Bradley Ertaskiran is showing the much-buzzed about Azza El Siddique. The Khartoum-born, New Haven-based artist is taking over the booth with a large-scale sculptural installation called Final Fantasy that features steel armatures around a text-based video. “We chose this artist for her skill in crafting ambitious installations, marked by both expansive scope and material intricacy,” say gallery founders Megan Bradley and Antoine Ertaskiran. Siddique’s practice is steeply rooted in her Sudanese heritage, drawing on themes of ancient Egyptian and Nubian architecture and funerary traditions. 

Ed-Bereal-Artwork
Ed Bereal, CHARGED with Disturbing the Peace, 1998. Image courtesy of the artist and Elizabeth Leach Gallery.

Elizabeth Leach Gallery 
Location: Portland
Founded: 1981
Founder: Elizabeth Leach
Section: Survey
Vibe: Overlooked Pacific Northwest stalwarts

The gallery is presenting historic work by Ed Bereal, an 86-year-old artist known for his confrontational assemblages who describes himself as a political cartoonist.
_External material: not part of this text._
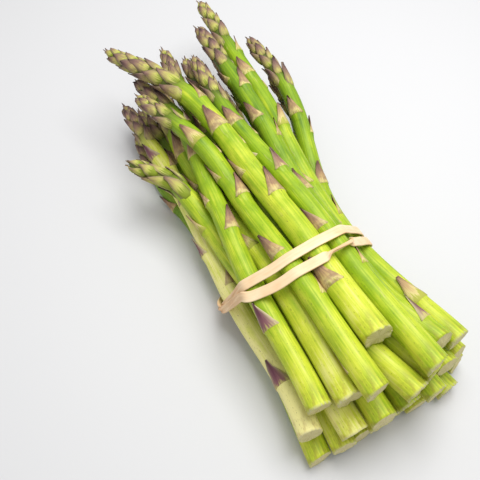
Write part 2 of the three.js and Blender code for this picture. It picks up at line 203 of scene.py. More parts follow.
def settle(spears):
    shape = (len(spears), len(STATIONS))
    x, z, bare, room = (np.zeros(shape) for _ in range(4))
    stem = np.zeros(shape, bool)
    for row, spear in enumerate(spears):
        xs, ys, zs = zip(spear.butt, spear.tie, spear.neck, spear.tip)
        for k, y in enumerate(STATIONS):
            x[row, k] = through(ys, xs, y)
            z[row, k] = through(ys, zs, y)
            bare[row, k] = radius_at(spear, y)
            in_head = spear.tip[1] - y < spear.head and y < spear.tip[1] + 2
            room[row, k] = bare[row, k] + (HEAD_ROOM if in_head else 0)
            stem[row, k] = ys[0] - STATION_STEP < y < ys[3] + STATION_STEP
    floor = np.array([floor_at(y) for y in STATIONS])
    near = np.exp(-((STATIONS / SQUEEZE.reach) ** 2))
    runs = [np.flatnonzero(row) for row in stem]
    ease = {len(run): easing(len(run)) for run in runs}
    solid = stem & (room > 0)
    meets = solid[:, None] & solid[None] & ~np.eye(len(spears), dtype=bool)[:, :, None]
    for turn in range(ROUNDS.all):
        r = np.zeros(shape)
        for row, run in enumerate(runs):
            ahead = np.append(run[1:], run[-1])
            behind = np.append(run[0], run[:-1])
            slope = np.hypot(x[row, ahead] - x[row, behind], z[row, ahead] - z[row, behind])
            slope /= STATIONS[ahead] - STATIONS[behind]
            r[row, run] = room[row, run] * np.sqrt(1 + slope**2)
        gap_x = x[None] - x[:, None]
        gap_z = z[None] - z[:, None]
        apart = np.hypot(gap_x, gap_z) + 1e-12
        short = np.where(meets, np.maximum(0, r[None] + r[:, None] + CLEARANCE - apart), 0)
        dx = -(0.5 * short / apart * gap_x).sum(axis=1)
        dz = -(0.5 * short / apart * gap_z).sum(axis=1)
        if turn < ROUNDS.squeeze:
            dx -= SQUEEZE.inward * near * x
            dz -= SQUEEZE.down * near
        for row, run in enumerate(runs):
            x[row, run] += ease[len(run)] @ dx[row, run]
            lifted = z[row, run] + ease[len(run)] @ dz[row, run]
            z[row, run] = np.maximum(lifted, floor[run] + bare[row, run])
    for row, (spear, run) in enumerate(zip(spears, runs)):
        spear.ys, spear.xs, spear.zs = STATIONS[run], x[row, run], z[row, run]


def centre_at(spear, y):
    return np.array([through(spear.ys, spear.xs, y), y, through(spear.ys, spear.zs, y)])


settle(spears)
print("spear 1 at the tie", np.round(centre_at(spears[0], 0), 2))

# %% [markdown]
# ## From the bunch's own frame to the shared one
# The CAD moves the finished bunch so that the origin is at its bottom centre. The band's solid tells how
# far: its box is set against the box of the same path worked out here.

# %% The band's path and the shift


def hull_point(y, turn, rise):
    """The point `rise` outside the bunch at y, 0 degrees being -X and 90 up, and the way out of it."""
    a = math.radians(turn)
    out = np.array([-math.cos(a), 0, math.sin(a)])
    reaches = []
    for spear in spears:
        centre = centre_at(spear, y)
        r = radius_at(spear, y) * TAUT
        reaches.append((centre @ out + r, tuple(centre + out * (r + rise))))
    return np.array(max(reaches)[1]), out


def ring_at(turn):
    """y of the middle between the strands: the ring leans, so on top it is nearest the cut ends."""
    return BAND.at - BAND.lean * math.sin(math.radians(turn))


def strand_offset(turned, crossing):
    """Distance of a strand from that middle, `turned` degrees from where the two strands cross."""
    top = math.sin(math.radians(turned + crossing))
    wide = BAND.apart + (BAND.spread - BAND.apart) * max(0, top)
    return wide * min(1, abs(math.sin(math.radians(turned) / 2)) * CROSSING.parting)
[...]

Still creating dynamic new work today, Bereal has been receiving overdue recognition; next year, he will be included in publications from both the Whitney Museum and the Smithsonian. Bereal has become a West Coast hometown hero of sorts, a towering renegade who also taught art at Western Washington University. His work is emblematic of the “gallery's mission is to create a dynamic dialogue between the local community and the global art world,” says Daniel Peabody, the gallery’s director.